En conclusion du rapport, le Secrétaire général propose de convoquer à brève échéance une réunion des pays concernés, dans des conditions analogues à celles qui avaient présidé à la réunion qui s'était tenue à New York le 18 novembre 1996. La nouvelle réunion aurait pour objet de réévaluer la situation après les récents événements politiques et militaires et d'étudier les moyens de promouvoir un règlement négocié du conflit, notamment en renforçant les efforts déployés par l'Organisation des Nations Unies pour rétablir la paix.
Débat
M. A.R. GHAFOORZAI, Ministre des affaires étrangères par intérim de l'Afghanistan, a déclaré que la nation afghane voit ses chances d'une paix durable s'éroder du fait des interventions militaires et des intérêts des grandes compagnies qui font obstacle à la paix. Si la question afghane n'est pas traitée avec sincérité et prudence, l'Afghanistan constituera un danger sérieux ayant de nombreuses implications.
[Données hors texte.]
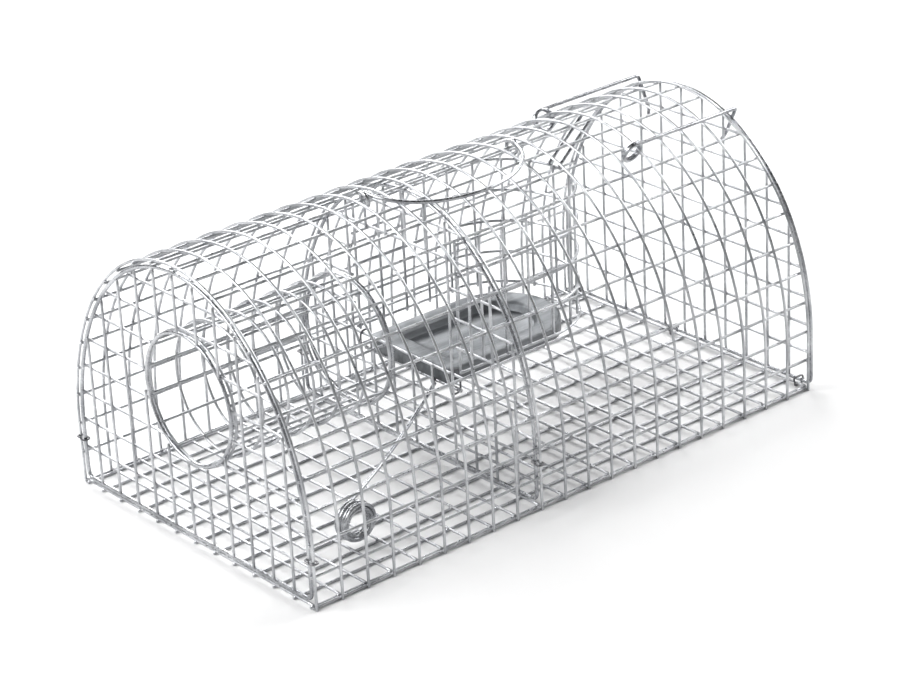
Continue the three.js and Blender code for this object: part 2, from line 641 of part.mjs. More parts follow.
// ---- carry handle: a bail whose two eyes ride on a roof wire ----
function buildHandle() {
  const { y, z } = onArch(barAt(archBays / 2), -r);
  const bayOf = (x) => hoopX(Math.round((x - hoopX(0)) / hoopPitch - 0.5) + 0.5);
  const low = bayOf(HANDLE_MIDDLE - HANDLE_SPAN / 2);
  const high = bayOf(HANDLE_MIDDLE + HANDLE_SPAN / 2);
  const span = (high - low) / 2;
  // folded, the bail slopes down to the first hoop that stops it
  const middle = (low + high) / 2;
  const slopes = Array.from({ length: baysLong + 1 }, (_, i) => Math.abs(hoopX(i) - middle))
    .filter((u) => u < span)
    .map((u) => {
      const out = HANDLE_REACH * Math.sqrt(1 - (u / span) ** 2);
      return Math.atan((z + EYE_RADIUS - f - HANDLE_CLEARANCE - archHeightAt(out, WIRE)) / out);
    });
  const lie = Math.min(...slopes);
  const band = (grow, target) => {
    const steps = 20;
    for (let i = 0; i <= steps; i += 1) {
      const angle = (Math.PI * i) / steps;
      const u = (span + grow) * Math.cos(angle);
      const v = (HANDLE_REACH + grow) * Math.sin(angle);
      target.push(new THREE.Vector2(u, v));
    }
    return target;
  };
  const shape = new THREE.Shape([...band(f, []), ...band(-f, []).reverse()]);
  const bail = new THREE.ExtrudeGeometry(shape, { depth: FRAME_WIRE, bevelEnabled: false });
  bail.rotateZ(Math.PI).translate(0, 0, EYE_RADIUS - f);
  const eyes = [-span, span].map((u) => ringAlongX(u - f, FRAME_WIRE, EYE_RADIUS - f, EYE_RADIUS + f, 12));
  const geometry = geometryOf(joined([bail, ...eyes].map(solidOf)));
  geometry.rotateX(lie);
  add('carry_handle', geometry.translate(middle, y, z), brightWire);
}

buildSkin();
buildFloor();
buildFrontEnd();
buildTunnel();
buildPartition();
buildPan();
buildHood();
buildDoor();
buildClips();
buildLatch('latch_near', -1);
buildLatch('latch_far', 1);
buildHandle();

export default trap;
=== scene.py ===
"""Looks for a live catch trap: an arched cage of welded wire mesh with a tilting pan.

Every wire is round. The mesh is shown at its full pitch, with a bead of zinc at each weld.
Metres, in the row frame: +X from the entry to the rear door, +Y to the far wall, +Z up.
"""

import math

import bpy
from mathutils import Matrix, Vector, noise


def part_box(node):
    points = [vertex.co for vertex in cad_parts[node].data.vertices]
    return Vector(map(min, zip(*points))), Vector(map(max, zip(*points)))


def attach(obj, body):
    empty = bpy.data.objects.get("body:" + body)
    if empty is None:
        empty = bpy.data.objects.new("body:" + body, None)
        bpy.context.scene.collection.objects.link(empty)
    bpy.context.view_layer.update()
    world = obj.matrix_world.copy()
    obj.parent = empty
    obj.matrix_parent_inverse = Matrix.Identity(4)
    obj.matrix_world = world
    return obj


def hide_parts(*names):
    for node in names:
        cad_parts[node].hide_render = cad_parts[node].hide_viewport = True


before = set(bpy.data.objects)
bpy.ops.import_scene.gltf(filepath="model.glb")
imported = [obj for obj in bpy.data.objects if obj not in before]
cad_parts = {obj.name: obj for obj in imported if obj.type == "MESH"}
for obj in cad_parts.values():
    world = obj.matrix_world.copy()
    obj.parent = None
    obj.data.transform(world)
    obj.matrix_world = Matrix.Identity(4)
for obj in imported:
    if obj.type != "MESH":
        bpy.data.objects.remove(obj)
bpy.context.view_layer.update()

# ---- sizes ----
WIRE = 0.0018  # mesh wire
FRAME_WIRE = 0.0025  # frames, pivot, lever, handle and latches
CLIP_WIRE = 0.00125
WELD_SINK = 0.00012  # how far each wire sinks into the other at a weld
STUB = 0.0004  # what a mesh wire stands past its last crossing
GAP = 0.0003
LEG_HEIGHT = 0.0381
MESH_PITCH = 0.01905
BEND = 0.006  # radius of the frames' corners

HOOPS = 22
LONG_WIRES = 25
FLOOR_BAYS = 12
TUNNEL_RADIUS = 0.041
TUNNEL_WIRES = 14
TUNNEL_RINGS = 7
MOUTH_CLEARANCE = 0.0004  # from the mouth's ring to the cut ends of the front mesh
HOOD_UPRIGHTS = 17
HOOD_ROWS = 5

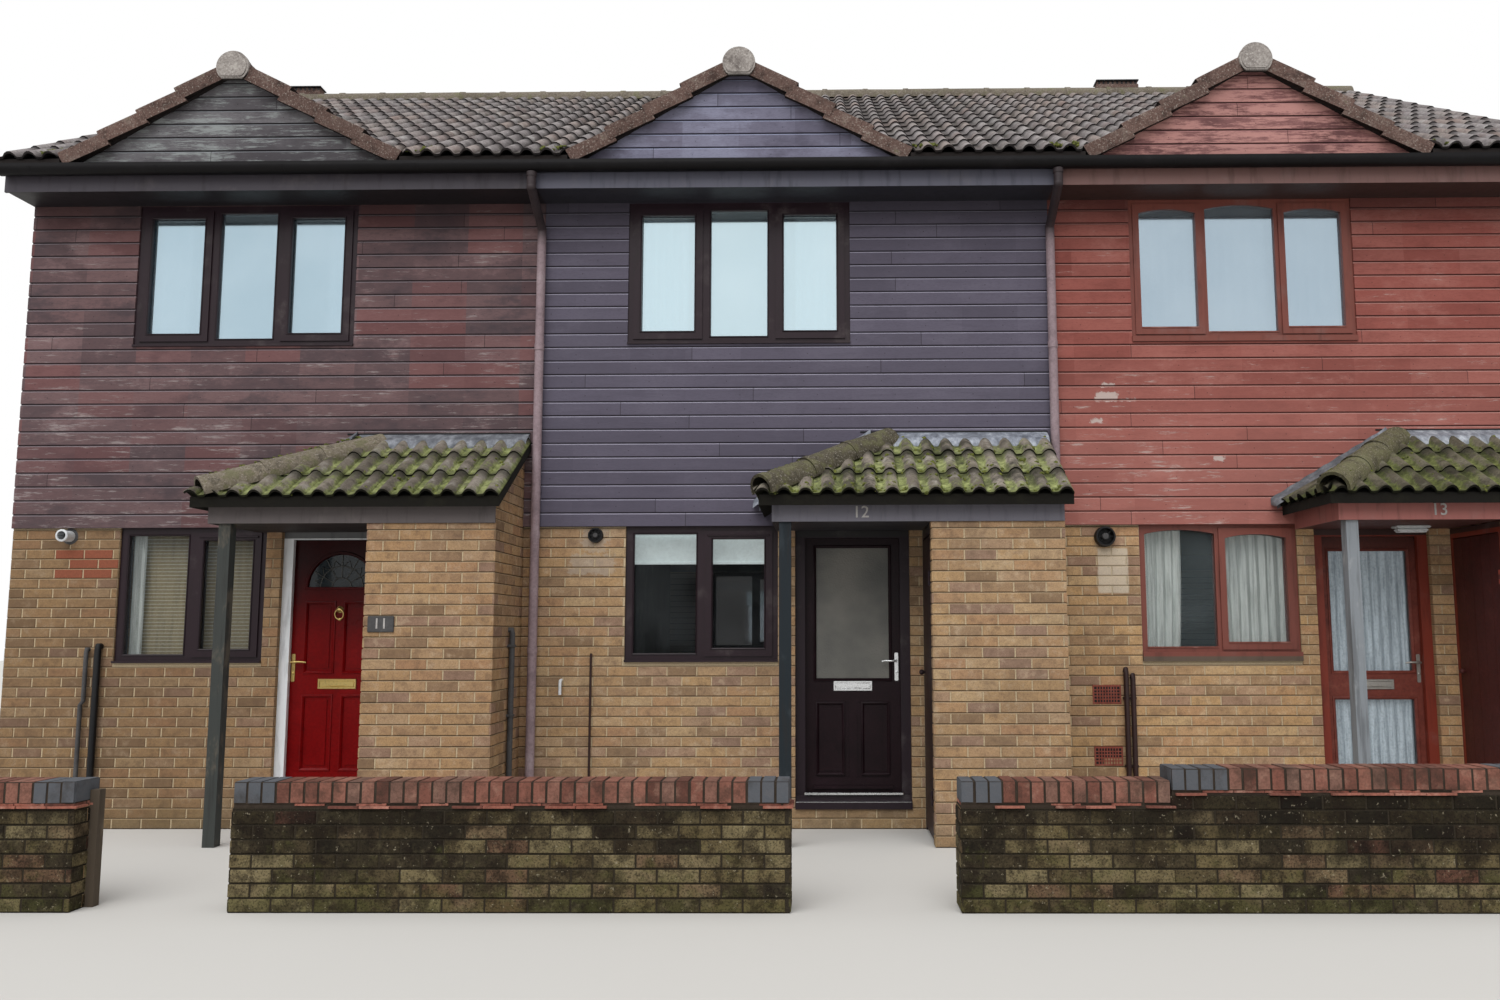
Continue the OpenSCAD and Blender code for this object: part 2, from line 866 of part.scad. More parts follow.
module stores() {
    color(brick_yellow) at_front() each_house() {
        block([store_x[$house], -store_d, 0],
            [store_end($house), store_front, porch_z + porch_fascia_h]);
        along_x(store_end($house) - half_brick, store_end($house))
            polygon([[store_front, 0], [0, 0], [0, brick_top - board_drip - seat_gap],
                [board_y, brick_top - board_drip - seat_gap],
                [board_y, porch_under(board_y) - seat_gap],
                [store_front, porch_under(store_front) - seat_gap]]);
    }
}

store_knob_z = 1157;

// Boarded store door with its knob, closed, on the left side of the store
module store_door() {
    x = store_x[$house];
    y0 = store_front + store_jamb + leaf_gap;
    y1 = -store_jamb - leaf_gap;
    n = 5;
    w = (y1 - y0) / n;
    for (k = [0 : n - 1])
        block([x, y0 + k * w + (k > 0 ? 1.5 : 0), leaf_gap + 20],
            [x + 18, y0 + (k + 1) * w - (k < n - 1 ? 1.5 : 0), store_door_h]);
    block([x + 17, y0, leaf_gap + 20], [x + store_leaf_t, y1, store_door_h]);
    at_store_hinges() hinge_moving();
    translate([x + 1, y1 - 60, store_knob_z]) rotate([0, -90, 0]) cylinder(r = 9, h = 22);
    translate([x - 26, y1 - 60, store_knob_z]) sphere(r = 20, $fn = 32);
}

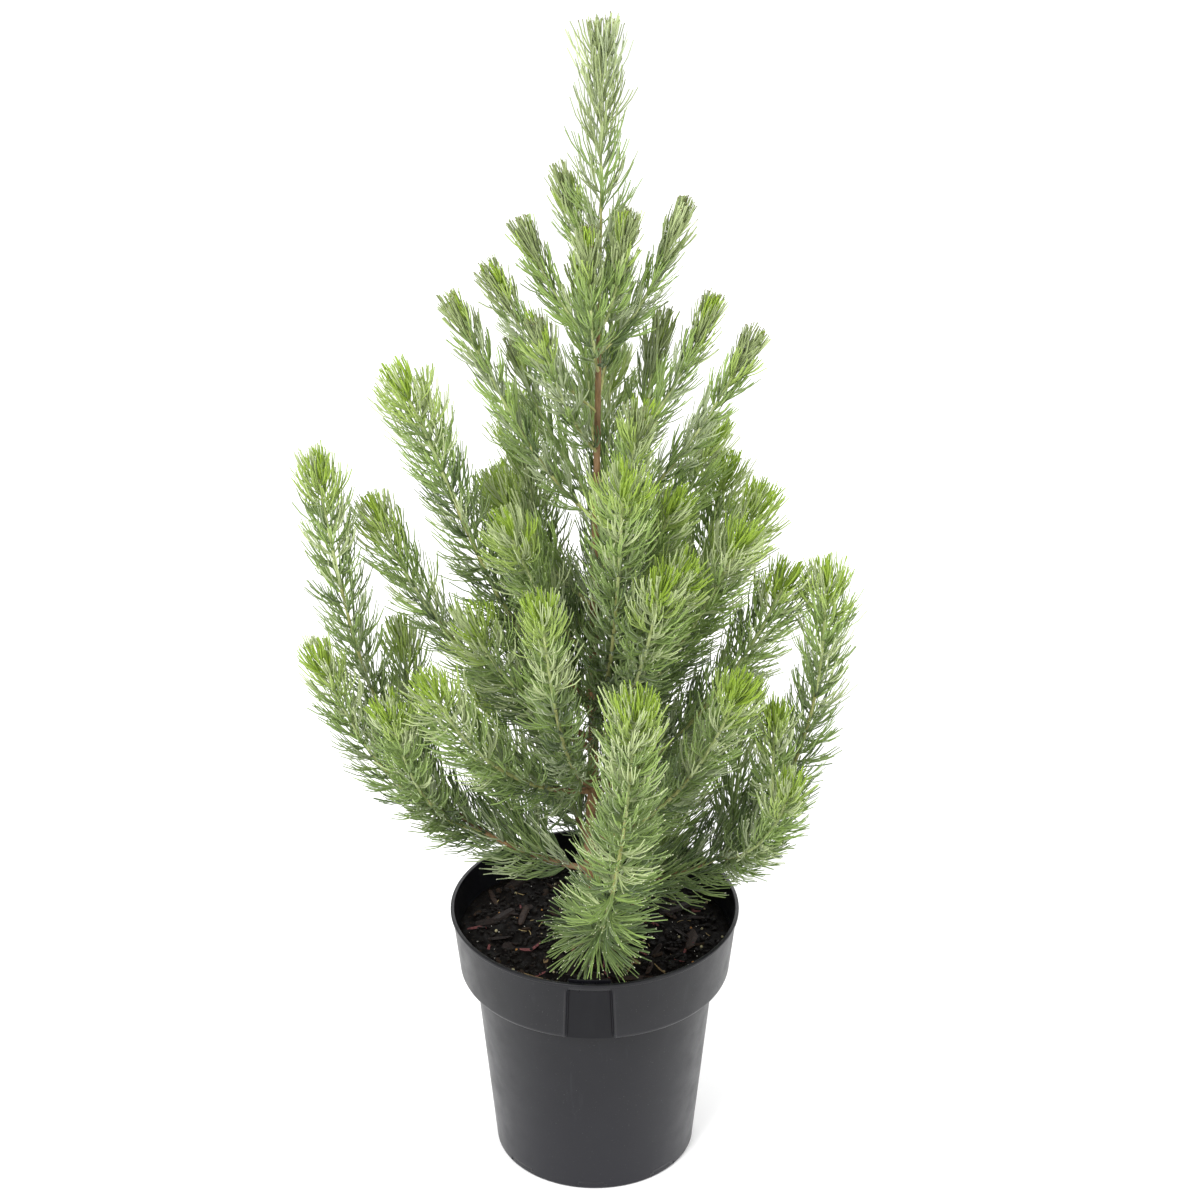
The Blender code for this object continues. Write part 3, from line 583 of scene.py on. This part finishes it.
# name: foot height, heading, reach, tip height, slope at foot, slope at tip, share that is a woody
# bough, and for some how far it bulges and veers. A side stem is: share of its parent's stem, or
# below 0 of its bough, then heading, reach, tip height.
SHOOTS = {
    "left_1": (0.275, 180, 0.223, 0.648, 12, 82, 0.16, 1.25, 0),
    "right_1": (0.270, 0, 0.190, 0.550, -12, 92, 0.18, 1.35, 0),
    "front_1": (0.230, 282, 0.150, 0.507, 4, 84, 0.12, 1.3, 12),
    "back_1": (0.265, 72, 0.195, 0.520, 2, 84, 0.18, 1.25, 0),
    "back_2": (0.300, 112, 0.185, 0.560, 12, 82, 0.18, 1.2, 0),
    "left_2": (0.355, 218, 0.160, 0.500, 14, 68, 0.20),
    "right_2": (0.305, 325, 0.140, 0.490, 26, 70, 0.24),
    "right_3": (0.350, 2, 0.155, 0.545, 28, 68, 0.24),
    "left_3": (0.395, 170, 0.180, 0.595, 24, 70, 0.22),
    "front_2": (0.360, 251, 0.125, 0.580, 30, 76, 0.16),
    "back_3": (0.355, 48, 0.165, 0.590, 28, 70, 0.22),
    "left_4": (0.405, 203, 0.105, 0.530, 34, 70, 0.18),
    "front_3": (0.405, 296, 0.115, 0.590, 34, 72, 0),
    "back_4": (0.420, 115, 0.150, 0.640, 32, 70, 0),
    "right_4": (0.420, 345, 0.120, 0.600, 34, 66, 0.18),
    "front_4": (0.430, 283, 0.100, 0.680, 36, 80, 0.14),
    "left_5": (0.440, 187, 0.150, 0.730, 38, 66, 0.18),
    "right_5": (0.450, 309, 0.105, 0.595, 40, 66, 0),
    "right_6": (0.475, 17, 0.140, 0.600, 26, 70, 0.18),
    "back_5": (0.490, 84, 0.130, 0.690, 36, 68, 0),
    "left_6": (0.485, 219, 0.085, 0.620, 40, 66, 0),
    "left_7": (0.500, 133, 0.120, 0.590, 24, 62, 0),
    "right_7": (0.510, 315, 0.085, 0.645, 40, 66, 0),
    "right_8": (0.530, 34, 0.115, 0.650, 34, 70, 0),
    "left_8": (0.530, 158, 0.080, 0.615, 30, 66, 0),
    "front_5": (0.560, 295, 0.080, 0.725, 36, 74, 0),
    "back_6": (0.565, 58, 0.100, 0.735, 40, 66, 0),
    "right_9": (0.595, 355, 0.120, 0.760, 38, 64, 0),
    "left_9": (0.610, 180, 0.105, 0.785, 40, 64, 0),
    "left_10": (0.620, 130, 0.095, 0.720, 40, 66, 0),
    "right_10": (0.640, 20, 0.095, 0.770, 40, 66, 0),
    "back_7": (0.660, 98, 0.080, 0.785, 40, 66, 0),
    "left_11": (0.670, 237, 0.075, 0.795, 44, 68, 0),
    "left_12": (0.705, 188, 0.075, 0.815, 40, 66, 0),
    "back_8": (0.715, 68, 0.055, 0.835, 46, 72, 0),
    "front_6": (0.740, 264, 0.040, 0.855, 46, 80, 0),
    "right_11": (0.755, 8, 0.065, 0.860, 40, 72, 0),
    "left_13": (0.760, 157, 0.055, 0.840, 40, 66, 0),
    "front_7": (0.775, 306, 0.040, 0.865, 46, 76, 0),
    "leader": (0.800, 0, 0.006, 1.002, 88, 89, 0),
}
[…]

Il incombe, en conséquence, au Conseil de sécurité de noter les effets déstabilisateurs que la situation en Afghanistan peut avoir potentiellement. Les principes de la Charte auxquels les Etats membres ont souscrit exigent des signataires qu'ils s'abstiennent, dans leurs relations internationales, d'ingérence et d'intervention dans les affaires intérieures d'autres Etats et qu'ils fondent leurs relations sur les principes reconnus d'égalité et de respect mutuel.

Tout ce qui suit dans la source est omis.